As briefly indicated when considering values, love can express itself in many
connections, towards any or every possible object and in various ways and means.
What is an appropriate means of expression in one connection may not be so in
another. Love for a child and love of adult friends are different in form, though
both have the same essence in common. Much has been said and written about the
essence of love and it would be futile to attempt to encompass even a proportion
of that here and not least because, at the most universal level, love is evidently
ultimately indefinable. It can thus only be determined at a general level. In
terms of synonyms and antonyms love can be characterised generally as selflessness,
not selfishness; altruistic, not egoistic; acceptance, not rejection; affirmation,
not negation.
Love expresses itself in personal relationships and also towards other beings and entities such as mankind, animals, Nature and God. It comes to expression in many ways, according to different individuals and cultural forms, the various stages of life and of social relationship. Love in itself is not to be confused with any particular form of love. It is recognisable in that it always moves towards understanding, integration, unity or union.

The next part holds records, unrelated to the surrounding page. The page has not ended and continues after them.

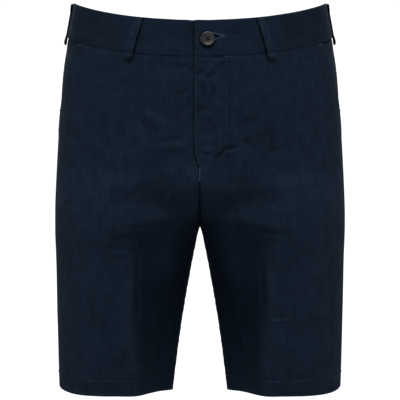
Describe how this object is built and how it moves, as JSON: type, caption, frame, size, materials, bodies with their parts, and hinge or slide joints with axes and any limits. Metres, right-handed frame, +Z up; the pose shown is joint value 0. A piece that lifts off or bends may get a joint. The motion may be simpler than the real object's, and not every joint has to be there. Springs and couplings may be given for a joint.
{
  "type": "bermuda shorts",
  "caption": "Knee-length woven shorts, filled out and hollow, with a waistband, belt loops, a buttoned zip fly, slanted front pockets and hemmed legs.",
  "frame": {"origin": "the middle of the waist opening, where the wearer's waist holds the shorts up, 40.5 mm below the waistband's top edge at the side seams", "axes": "+Z up towards the waist opening, +X towards the wearer's left (the right of the picture), -Y is the front"},
  "size_m": [0.3754, 0.2594, 0.5017],
  "materials": {
    "linen": "dark navy slubby plain-weave linen, matt",
    "zip_tape": "dark navy woven tape",
    "thread": "navy sewing thread, slightly lighter than the cloth",
    "horn": "dark marbled horn-like, satin gloss"
  },
  "bodies": {
    "root": {"front_left": "linen", "front_right": "linen", "back_left": "linen", "back_right": "linen", "waistband_left": "linen", "waistband_right": "linen", "pocket_facing_left": "linen", "pocket_facing_right": "linen", "fly_shield": "linen", "zip": "zip_tape", "belt_loop_front_left": "linen", "belt_loop_front_right": "linen", "belt_loop_side_left": "linen", "belt_loop_side_right": "linen", "belt_loop_back": "linen", "button": "horn"}
  },
  "joints": []
}
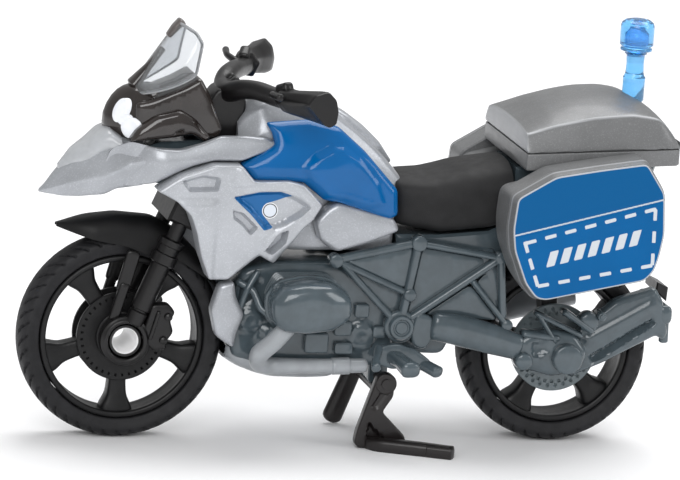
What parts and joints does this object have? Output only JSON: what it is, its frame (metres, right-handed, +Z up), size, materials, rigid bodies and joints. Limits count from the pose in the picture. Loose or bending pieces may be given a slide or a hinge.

All experience love in different ways. The most common level is love in the shape of care for one's own good, extending this to one's family or others upon whom one's own happiness or comfort depends. This is self-love, which often represents, at least partly, an extended form of self-interest. Beyond this is the level where one cares about others purely for their own sake, whether these be family, friends, acquaintances or other unrelated people. Such love manifests in thoughts, then words and eventually deeds. Some even 'love' criticism and satire more than honesty and truth, or to ridicule good people. Tolerance of those who are against us and those who behave as enemies is a higher step, and forgiveness, compassion for one's tormentors and even love of them is obviously yet more so. The most universal and inclusive level of love is for God, expressed as love of the divinity in all beings and all that is.
The same name 'love' is given to love of parents, siblings and other relations,
of the marriage partner, one's children, friends, helpless or needy persons
and so on. It is also meaningful to speak of love of one's society and country,
love of humanity and much else. The love that vitalises or informs all the many
forms love takes, can be called universal care and concern for all beings. It
has been called the love of God for and/or though creation. The growth of understanding
by and through the heart is claimed in many spiritual traditions to lead to
a strongly experienced sense of the complete unity of all beings as an expression
of love. In all this, the essentially unifying nature of love is present.
Psychology must obviously be concerned to be aware of what is considered adequate or even appropriate forms of love in different types of relationship in varying societies and cultures. It is not sufficient simply to describe what sort of human relationships factually pertain here or there but also to recognise and, as far as is feasible, to understand the validity of these as love, not ignoring the invalidity of other relations that either falsely appear as love or contrary to it. In other words, psychology must strive both to understand and assert the value of love, not merely be a neutral spectator of love and lovelessness.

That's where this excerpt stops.